It is my sad duty to inform you that Philip N. Lockhart, emeritus Asbury J. Clarke Chair of Latin, died on February 20, 2011 at the Forest Park Health Center in Carlisle. Phil is survived by his wife, Elizabeth Ayer Lockhart, son, Dr. Bruce Lockhart, daughter, Betsy Wood, and her husband, Jeff Wood.

Phil, a native of Pennsylvania, earned his B.A. in English with honors, and Phi Beta Kappa distinction, from the University of Pennsylvania in 1950. After his undergraduate work, he received his M.A. in comparative literature from the University of North Carolina in 1951 and went on to receive his Ph.D. in classical languages and archaeology at Yale University in 1959.

Before joining the faculty at Dickinson in 1963, Phil was a missionary teacher at the Ezel Mission School in Kentucky and also taught at the University of Missouri, the Ohio State University and at the University of Pennsylvania. He was appointed the chair of the department of classical studies in 1965 and was appointed the Asbury J. Clarke Chair of Latin in 1971. After 27 years of teaching at Dickinson, Phil retired in 1990 at which time he was awarded professor emeritus of classical languages and emeritus Asbury J. Clarke Chair of Latin.

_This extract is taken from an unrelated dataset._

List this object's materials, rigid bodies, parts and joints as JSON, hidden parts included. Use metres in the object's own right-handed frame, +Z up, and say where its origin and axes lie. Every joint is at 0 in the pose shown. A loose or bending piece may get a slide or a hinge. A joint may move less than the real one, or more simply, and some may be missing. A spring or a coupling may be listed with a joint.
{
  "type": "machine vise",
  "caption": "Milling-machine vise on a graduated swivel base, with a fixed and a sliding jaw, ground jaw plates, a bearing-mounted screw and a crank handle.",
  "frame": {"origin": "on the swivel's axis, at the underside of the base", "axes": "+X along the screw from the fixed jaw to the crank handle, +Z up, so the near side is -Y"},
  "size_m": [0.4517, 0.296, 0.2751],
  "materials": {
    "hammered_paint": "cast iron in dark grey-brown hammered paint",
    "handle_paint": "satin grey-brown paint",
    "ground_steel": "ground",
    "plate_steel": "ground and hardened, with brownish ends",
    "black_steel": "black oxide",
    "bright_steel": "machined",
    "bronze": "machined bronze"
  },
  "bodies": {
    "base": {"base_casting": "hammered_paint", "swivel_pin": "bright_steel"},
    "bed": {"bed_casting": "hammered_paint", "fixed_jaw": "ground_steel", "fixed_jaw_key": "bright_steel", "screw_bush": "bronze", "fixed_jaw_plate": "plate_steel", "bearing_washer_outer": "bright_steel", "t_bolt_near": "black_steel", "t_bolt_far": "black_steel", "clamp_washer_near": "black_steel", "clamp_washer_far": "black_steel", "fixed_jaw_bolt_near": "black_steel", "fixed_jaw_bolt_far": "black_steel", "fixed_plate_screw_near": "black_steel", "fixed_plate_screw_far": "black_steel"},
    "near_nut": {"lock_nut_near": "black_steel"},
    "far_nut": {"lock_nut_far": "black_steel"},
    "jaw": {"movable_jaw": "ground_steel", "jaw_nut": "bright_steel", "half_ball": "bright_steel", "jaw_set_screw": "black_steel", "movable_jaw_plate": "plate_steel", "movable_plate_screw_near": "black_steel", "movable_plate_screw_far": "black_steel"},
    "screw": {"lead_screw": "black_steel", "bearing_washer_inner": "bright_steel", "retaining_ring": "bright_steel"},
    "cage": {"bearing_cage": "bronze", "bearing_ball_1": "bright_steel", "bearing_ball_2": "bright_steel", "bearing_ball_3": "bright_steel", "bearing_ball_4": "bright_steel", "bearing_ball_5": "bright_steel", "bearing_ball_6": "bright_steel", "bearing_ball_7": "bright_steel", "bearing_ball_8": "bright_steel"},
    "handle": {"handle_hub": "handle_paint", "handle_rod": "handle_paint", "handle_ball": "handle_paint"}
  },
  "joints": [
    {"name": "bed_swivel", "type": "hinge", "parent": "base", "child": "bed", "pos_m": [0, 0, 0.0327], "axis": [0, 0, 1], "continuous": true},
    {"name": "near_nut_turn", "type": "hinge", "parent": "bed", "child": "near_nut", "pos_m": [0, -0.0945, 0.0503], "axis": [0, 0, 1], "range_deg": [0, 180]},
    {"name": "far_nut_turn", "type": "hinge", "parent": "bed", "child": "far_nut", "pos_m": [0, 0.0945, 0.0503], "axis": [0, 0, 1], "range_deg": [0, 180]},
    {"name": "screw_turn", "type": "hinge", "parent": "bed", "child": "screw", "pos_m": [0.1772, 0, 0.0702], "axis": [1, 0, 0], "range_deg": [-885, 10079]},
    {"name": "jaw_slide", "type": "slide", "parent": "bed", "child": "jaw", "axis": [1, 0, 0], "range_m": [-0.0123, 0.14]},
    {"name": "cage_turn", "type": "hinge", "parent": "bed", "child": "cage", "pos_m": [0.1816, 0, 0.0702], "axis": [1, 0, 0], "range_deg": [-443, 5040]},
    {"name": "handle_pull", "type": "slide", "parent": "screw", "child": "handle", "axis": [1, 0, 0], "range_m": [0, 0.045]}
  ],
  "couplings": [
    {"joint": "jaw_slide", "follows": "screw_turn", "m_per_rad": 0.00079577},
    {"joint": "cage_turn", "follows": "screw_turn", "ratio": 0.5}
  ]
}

Phil was beloved by students across the years for his expertise, lively and challenging classroom, and his deep interest in his students. Under his tutelage the study of the classics at Dickinson grew and flourished. He established a curriculum founded on Greek and Latin majors and insisted that the study of Biblical Hebrew be included in the curriculum. This earned him quite a reputation in the field, and he was often invited as an outside evaluator and consultant for undergraduate classics programs across the country.

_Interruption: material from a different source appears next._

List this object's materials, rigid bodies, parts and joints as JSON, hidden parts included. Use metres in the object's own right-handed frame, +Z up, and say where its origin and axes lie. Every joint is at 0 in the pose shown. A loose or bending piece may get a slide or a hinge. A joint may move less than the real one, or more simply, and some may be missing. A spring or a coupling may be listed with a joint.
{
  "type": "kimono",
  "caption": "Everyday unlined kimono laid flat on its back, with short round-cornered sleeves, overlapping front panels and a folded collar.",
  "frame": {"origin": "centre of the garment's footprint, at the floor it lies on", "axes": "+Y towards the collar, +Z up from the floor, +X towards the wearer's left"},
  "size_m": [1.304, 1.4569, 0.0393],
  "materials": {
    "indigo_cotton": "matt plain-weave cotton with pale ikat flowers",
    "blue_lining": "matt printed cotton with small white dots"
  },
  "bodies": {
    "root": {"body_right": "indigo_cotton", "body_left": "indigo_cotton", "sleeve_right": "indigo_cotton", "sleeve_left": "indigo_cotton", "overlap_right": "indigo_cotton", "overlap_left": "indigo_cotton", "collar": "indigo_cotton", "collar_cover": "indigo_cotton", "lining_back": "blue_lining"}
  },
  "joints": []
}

Phil received many awards and honors during his career including Honorable Mention by the Distinguished Teacher Award Committee of the National Association of Schools and Colleges of the United Methodist Church in 1974. He was also the first winner of the Constance and Rose Ganoe Memorial Award for inspirational teaching in 1969, which he promptly used to assist in establishing the John David Wright III Memorial Scholarship in Classical Studies. He went on to receive the Ganoe Award two additional times in 1973 and 1981, making him the only three-time winner of this student-voted prize.

While at Dickinson, Phil served on various committees and also served as Faculty Secretary in 1966-68. He often assisted in preparing the Latin wording for the honorary degrees that were given at Commencement every year as well as assisted with the planning of the Baccalaureate Ceremony. Phil also established the Philip N. Lockhart Book Prize in Classical Studies that is still awarded to an outstanding graduate majoring in classical studies today. In addition to these and many other commitments at Dickinson, he was president of the Philadelphia Classical Society and the Pennsylvania Classical Association, a member of the American Philological Association, a founding member of the South Central Pennsylvania Chapter of the Archaeological Institute of America, and served on evaluation teams for the Pennsylvania Department of Public Instruction.

Phil was a member of the Second Presbyterian Church in Carlisle and served several terms as an elder as well as 40 years as a member of its Sanctuary Choir. Additionally, he taught in the community Sunday School teacher training programs and served on the Presbytery Committee on Christian Vocations and Candidate Review.

A ceremony of committal will be held at the Gilgal Presbyterian Church cemetery, 638 Gilgal Road, Marion Center, Pennsylvania on Friday, February 25, 2011 at 11 a.m. A memorial service will be held at Second Presbyterian Church, 528 Garland Drive, Carlisle on Friday, March 4, 2011 at 11 a.m.

Please join me in expressing our most sincere sadness over this loss to the Dickinson community and in celebrating the many years Phil gave in devoted service to the college.